## Available data
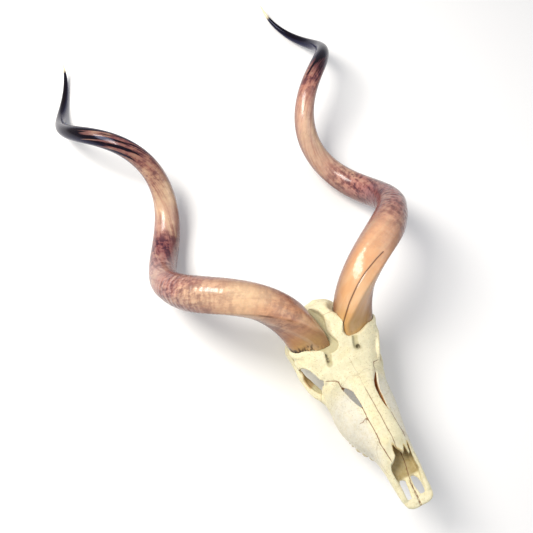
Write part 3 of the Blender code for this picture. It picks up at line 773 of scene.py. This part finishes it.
def node(tree, kind, inputs=(), out=0, stops=(), **settings):
    """Adds a node: its settings, its inputs, and the stops of its ramp, of colours or of numbers. Gives
    the output socket asked for."""
    made = tree.nodes.new("ShaderNode" + kind)
    for name, value in settings.items():
        setattr(made, name, value)
    set_inputs(tree, made, inputs)
    for k, (position, value) in enumerate(stops):
        ramp = made.color_ramp.elements
        stop = ramp[k] if k < 2 else ramp.new(position)
        stop.position = position
        stop.color = linear(value) if isinstance(value, str) else (value, value, value, 1)
    return made.outputs[out]


def new_material(name):
    """A material with its node tree and its shader."""
    made = bpy.data.materials.new(name)
    made.use_nodes = True
    return made, made.node_tree, made.node_tree.nodes["Principled BSDF"]


# Bone: hydroxyapatite and collagen, bleached. It is matt and chalky with a faint warmth from light
# that goes into it, fine pores 0.3 mm across, and grain along the muzzle. The pores are drawn about
# 2 mm apart and 0.8 mm wide, since finer ones would not show.
bleached_bone, tree, shader = new_material("bleached_bone")
place = node(tree, "Attribute", out="Vector", attribute_name="own")
seam_gap, seam_dark, painted_pit_shade, nose, socket, groove, cheek = (
    node(tree, "Attribute", out="Fac", attribute_name=name)
    for name in ("seam", "seam_strength", "pit", "in_nose_film_and_shade", "socket_stain_and_shadow", "painted_groove_shade", "cheek")
)
broad = node(tree, "TexNoise", {"Vector": place, "Scale": 1 / 34, "Detail": 4.0, "Roughness": 0.6})
fine = node(tree, "TexNoise", {"Vector": place, "Scale": 1 / 6, "Detail": 5.0, "Roughness": 0.65})
tone = node(tree, "ValToRGB", (broad,), stops=((0.3, "#d6d0ad"), (0.5, "#e2dbba"), (0.7, "#e6dcb2")))
pale = node(tree, "ValToRGB", (broad,), stops=((0.3, "#cbc7b8"), (0.5, "#dad6c6"), (0.7, "#dfd9c4")))
mottle = node(tree, "MapRange", (fine, 0.44, 0.72, 0.0, 0.45))
# small brown specks where the surface has weathered, some 2 mm across
speck = node(tree, "TexNoise", {"Vector": place, "Scale": 0.42, "Detail": 2.0, "Roughness": 0.5})
speck = node(tree, "MapRange", (speck, 0.62, 0.7, 0.0, 0.55))
# brown film inside the nose, partly stain and partly painted shade, browner far in; thinner in the eye
# sockets, partly stain and partly painted shadow; and olive painted shade in the grooves and in the trough
patches = node(tree, "MapRange", (fine, 0.3, 0.7, 0.75, 1.0))
nose_film_and_shade = node(tree, "Math", (patches, nose), operation="MULTIPLY")
back = node(tree, "SeparateXYZ", (place,), out="Y")
deep = node(tree, "MapRange", (back, 40.0, 170.0, 0.0, 1.0))
brown = node(tree, "ValToRGB", (deep,), stops=(
    (0.12, "#a28d5a"), (0.28, "#b39e68"), (0.5, "#dcc68c"), (0.9, "#f0b068"),
))
socket_film_and_shadow = node(tree, "Math", (socket, 0.7), operation="MULTIPLY")
groove_and_trough_shade = node(tree, "Math", (groove, 0.75), operation="MULTIPLY")
# sutures hold a little brown; they are drawn 1.7 mm wide, since finer ones would not show
line = node(tree, "Math", (seam_gap,), operation="ABSOLUTE")
line = node(tree, "MapRange", (line, 0.5, 1.2, 1.0, 0.0))
line = node(tree, "Math", (line, seam_dark), operation="MULTIPLY")
patches = node(tree, "MapRange", (fine, 0.35, 0.55, 0.7, 1.0))
line = node(tree, "Math", (line, patches), operation="MULTIPLY")
cells = node(tree, "TexVoronoi", {"Vector": place, "Scale": 1 / 2.2}, out="Distance")
pore = node(tree, "MapRange", (cells, 0.1, 0.24, 1.0, 0.0))
where_porous = node(tree, "MapRange", (broad, 0.5, 0.62, 0.0, 1.0))
pore = node(tree, "Math", (pore, where_porous), operation="MULTIPLY")
faint = node(tree, "Math", (pore, 0.4), operation="MULTIPLY")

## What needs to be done
Extract the data in full. Keep it word for word.

## Result of this exercise
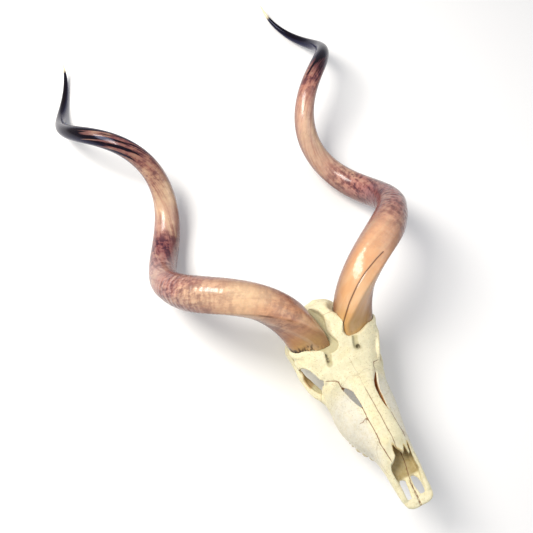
Write part 3 of the Blender code for this picture. It picks up at line 773 of scene.py. This part finishes it.
def node(tree, kind, inputs=(), out=0, stops=(), **settings):
    """Adds a node: its settings, its inputs, and the stops of its ramp, of colours or of numbers. Gives
    the output socket asked for."""
    made = tree.nodes.new("ShaderNode" + kind)
    for name, value in settings.items():
        setattr(made, name, value)
    set_inputs(tree, made, inputs)
    for k, (position, value) in enumerate(stops):
        ramp = made.color_ramp.elements
        stop = ramp[k] if k < 2 else ramp.new(position)
        stop.position = position
        stop.color = linear(value) if isinstance(value, str) else (value, value, value, 1)
    return made.outputs[out]


def new_material(name):
    """A material with its node tree and its shader."""
    made = bpy.data.materials.new(name)
    made.use_nodes = True
    return made, made.node_tree, made.node_tree.nodes["Principled BSDF"]


# Bone: hydroxyapatite and collagen, bleached. It is matt and chalky with a faint warmth from light
# that goes into it, fine pores 0.3 mm across, and grain along the muzzle. The pores are drawn about
# 2 mm apart and 0.8 mm wide, since finer ones would not show.
bleached_bone, tree, shader = new_material("bleached_bone")
place = node(tree, "Attribute", out="Vector", attribute_name="own")
seam_gap, seam_dark, painted_pit_shade, nose, socket, groove, cheek = (
    node(tree, "Attribute", out="Fac", attribute_name=name)
    for name in ("seam", "seam_strength", "pit", "in_nose_film_and_shade", "socket_stain_and_shadow", "painted_groove_shade", "cheek")
)
broad = node(tree, "TexNoise", {"Vector": place, "Scale": 1 / 34, "Detail": 4.0, "Roughness": 0.6})
fine = node(tree, "TexNoise", {"Vector": place, "Scale": 1 / 6, "Detail": 5.0, "Roughness": 0.65})
tone = node(tree, "ValToRGB", (broad,), stops=((0.3, "#d6d0ad"), (0.5, "#e2dbba"), (0.7, "#e6dcb2")))
pale = node(tree, "ValToRGB", (broad,), stops=((0.3, "#cbc7b8"), (0.5, "#dad6c6"), (0.7, "#dfd9c4")))
mottle = node(tree, "MapRange", (fine, 0.44, 0.72, 0.0, 0.45))
# small brown specks where the surface has weathered, some 2 mm across
speck = node(tree, "TexNoise", {"Vector": place, "Scale": 0.42, "Detail": 2.0, "Roughness": 0.5})
speck = node(tree, "MapRange", (speck, 0.62, 0.7, 0.0, 0.55))
# brown film inside the nose, partly stain and partly painted shade, browner far in; thinner in the eye
# sockets, partly stain and partly painted shadow; and olive painted shade in the grooves and in the trough
patches = node(tree, "MapRange", (fine, 0.3, 0.7, 0.75, 1.0))
nose_film_and_shade = node(tree, "Math", (patches, nose), operation="MULTIPLY")
back = node(tree, "SeparateXYZ", (place,), out="Y")
deep = node(tree, "MapRange", (back, 40.0, 170.0, 0.0, 1.0))
brown = node(tree, "ValToRGB", (deep,), stops=(
    (0.12, "#a28d5a"), (0.28, "#b39e68"), (0.5, "#dcc68c"), (0.9, "#f0b068"),
))
socket_film_and_shadow = node(tree, "Math", (socket, 0.7), operation="MULTIPLY")
groove_and_trough_shade = node(tree, "Math", (groove, 0.75), operation="MULTIPLY")
# sutures hold a little brown; they are drawn 1.7 mm wide, since finer ones would not show
line = node(tree, "Math", (seam_gap,), operation="ABSOLUTE")
line = node(tree, "MapRange", (line, 0.5, 1.2, 1.0, 0.0))
line = node(tree, "Math", (line, seam_dark), operation="MULTIPLY")
patches = node(tree, "MapRange", (fine, 0.35, 0.55, 0.7, 1.0))
line = node(tree, "Math", (line, patches), operation="MULTIPLY")
cells = node(tree, "TexVoronoi", {"Vector": place, "Scale": 1 / 2.2}, out="Distance")
pore = node(tree, "MapRange", (cells, 0.1, 0.24, 1.0, 0.0))
where_porous = node(tree, "MapRange", (broad, 0.5, 0.62, 0.0, 1.0))
pore = node(tree, "Math", (pore, where_porous), operation="MULTIPLY")
faint = node(tree, "Math", (pore, 0.4), operation="MULTIPLY")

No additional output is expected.